Is company culture a victim of remote working?
Agency life is famous for its work-hard, play-hard culture. Working all hours on a proposal is OK if you know the post-pitch agency drinks will be worth it or you’ll get a nice big ‘thank-you’ at the next all-staff meeting – right?
Company culture is important to employees; workers are more likely to enjoy work when their needs and values are consistent with their employers.
For the last 5 decades or more, agency leaders have banged the same drum about company culture, claiming that to achieve positive team comeraderie, a common sense of company purpose and a good dose of office frolics and banter, people need to be ‘bums on seats’ in the office. After all, doesn’t a great company culture in the most simplistic of terms, actually manifest as getting everyone to the pub at lunch time or out for an after-work beer? Yet with the new WFH protocol, even though more people are returning to the office, the new world is rarely seeing 100% of employees in the office at the same time. Instead companies are favouring a 2:3 home/office ratio or a flexible, remote work pattern, meaning the days of getting everyone down the pub or together for an all team meeting are pretty much a thing of the past.
When employees feel part of a company, its values and culture, they tend to be happier and more loyal. But remote working just isn’t conducive to building relationships outside of your immediate team, so people risk feeling siloed. The all-important quick chat at the coffee machine in the morning with the guy from finance or the banter in the stairwell with the team on the other floor, become impractical impossibilities. I for one know that the office chit-chat just doesn’t have the same zing on a glitchy zoom call.
But here’s the thing…on the whole remote working is working well. People feel they have a better work-life balance, no longer resenting the 1 hour commute and enjoying the flexibility that comes with being able to fit work around home commitments. Whilst the rigour of 9-5 office hours can blur a bit and I often find myself still glancing at the laptop to check for emails when I’m making dinner, that is a price people are happily making in return for getting a bit more balance and freedom in their lives. Indeed, company leaders tell us productivity rates have remained the same and in many instances have increased.
The Office of National Statistics have also said the UK’s sickness absence rate declined from 1.9% to 1.8% last year (2020) – the lowest level since its records began in 1995, when the rate was 3.1%.
So it appears company culture is in fact, the unidentified victim in this post COVID world. Therefore, internal comms teams, HR teams, Managing Directors and company leaders are having to work harder than ever before to ensure their company culture doesn’t dissolve. Keeping teams connected has never been more important OR more challenging. After reading many white papers on this topic and lots of really good (and really bad) ideas for keeping team spirit alive, here are my 5 favourites:
1) Fun chat channels – keep an agency social channel just for chat and banter – Whatsapp, Teams chat etc. The only rule is don’t talk office!

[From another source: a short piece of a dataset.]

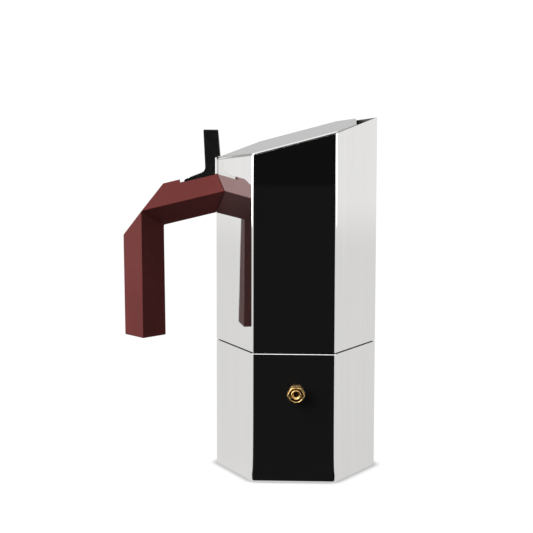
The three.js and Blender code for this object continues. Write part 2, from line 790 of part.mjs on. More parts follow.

2) After-hour virtual socials – the vision of walking into our home office on a Friday afternoon and seeing my husband with 3 beers on his desk and a cowboy hat on playing beer pong, will stay with me forever.
3) Calendar dates – bring the entire company together once or twice a year for an our of office get-together. The annual office Xmas party alone, wont cut it anymore. People need to be brought together in companywide initiatives more frequently.
4) Communicate company values – traditionally these are saved for the team meetings and monthly all-agency gatherings. However now more than ever companies and agencies alike need to use every opportunity to communicate their values to their employees – plaster them on your website, back of the toilet door, team chat or employee handbook.
5) Upscale your tech – lastly, make sure you have the right systems and tech in place to make remote working smooth. If this means an employee allowance to upgrade their home laptops, do it.
When employees feel part of a company, its values and culture, they tend to be happier and more loyal.
Remote working is here to stay and company leaders need to work hard to ensure that team morale isn’t the COVID casualty.